Elle souffre pour soi-même, elle souffre pour moi, elle souffre pour
vous ; Jeanne, nous sommes prêts à accepter chaque proposition vous
concernant. Si vous aviez envie de venir ici —
pour
embrasser Natalie – pour être embrassée de nous deux, nous ferons
immédiatement tout pour faire possible votre voyage. Si vous décidez
de rester avec nous, vous serez notre fille bien-aimée. Si vous
trouvez mieux, après deux ou trois mois, de revenir à Paris, nous
accepterons cette décision comme bien naturelle. Enfin, si vous
croyez que la séparation de Sieva et des autres vous serait
maintenant difficile, nous comprendrons bien vos sentiments. Le
voyage de Sieva ici présenterait des difficultés, l’école, la
langue, mais nous sommes prêts d’envisager aussi cette
possibilité... En pleurant et en souffrant, Natalie m’aide dans
mon travail. Nous luttons pour la mémoire de Léon, pour notre
mouvement. Léon y est déjà entré, dans l’histoire de ce
mouvement, pour toujours. Nous recevons de tous les coins du monde
des lettres le concernant. La jeunesse apprend à le connaître et à
l’aimer. Il deviendra, notre petit Ljova, une image symbolique
comme Karl Liebknecht et autres. Oui, ma chère Jeanne, notre petite
Jeanne, il n’est plus à vos côtés, il n’y sera plus jamais.
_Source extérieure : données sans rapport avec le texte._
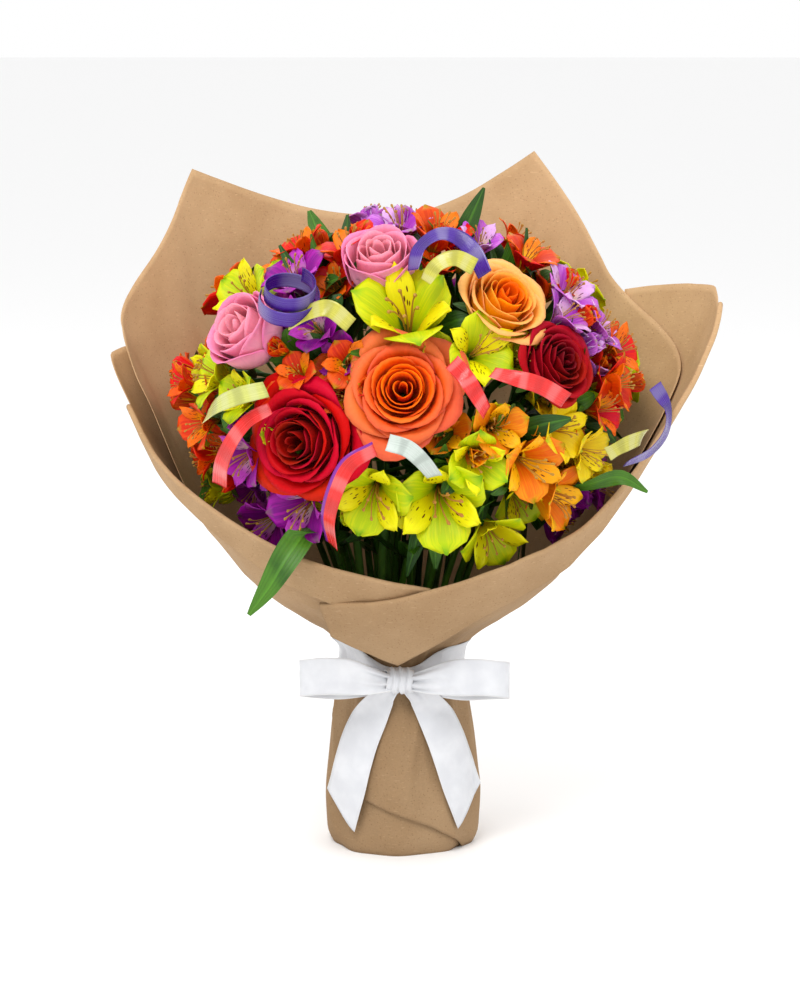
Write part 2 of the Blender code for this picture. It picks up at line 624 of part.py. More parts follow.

Mais il entre dans une autre vie qui se confond avec le mouvement
libérateur. Il faut accepter le fait terrible. Il faut accepter la
vie. Il faut continuer courageusement. A Paris ou avec nous ici. Mon
cher petit enfant, la vie est dure pour vous. On ne peut surmonter
ses coups terribles qu’en combattant... Natalie vous écrira dès
qu’elle aura la force de manier la plume. Mais, dans son esprit,
elle vous écrit toujours. Depuis la terrible nouvelle du 16 février,
Natalie vous embrasse de tout son cœur ensanglanté, déchiré. Je
vous embrasse aussi, Jeanne. Nous vous envoyons cette nuit un nouveau
câble. Nous pensons à vous, nous souffrons avec vous.
Votre
Nous
avons lu dans la presse mexicaine votre déclaration donnée au
Journal
concernant les « dollars ». C’est très bien que vous êtes ainsi
entrée dans la lutte. Il faut continuer. Il faut écrire sur
Ljova... sur sa vie à Berlin, à Paris. Nous écrirons tous trois
ensemble sa biographie. Nous ramasserons toute la documentation qui
le concerne. Ljova, c’est une nature héroïque dans le vrai sens
du mot. Il doit rester – il restera – dans la mémoire de
l’humanité... Courage, ma petite Jeanne.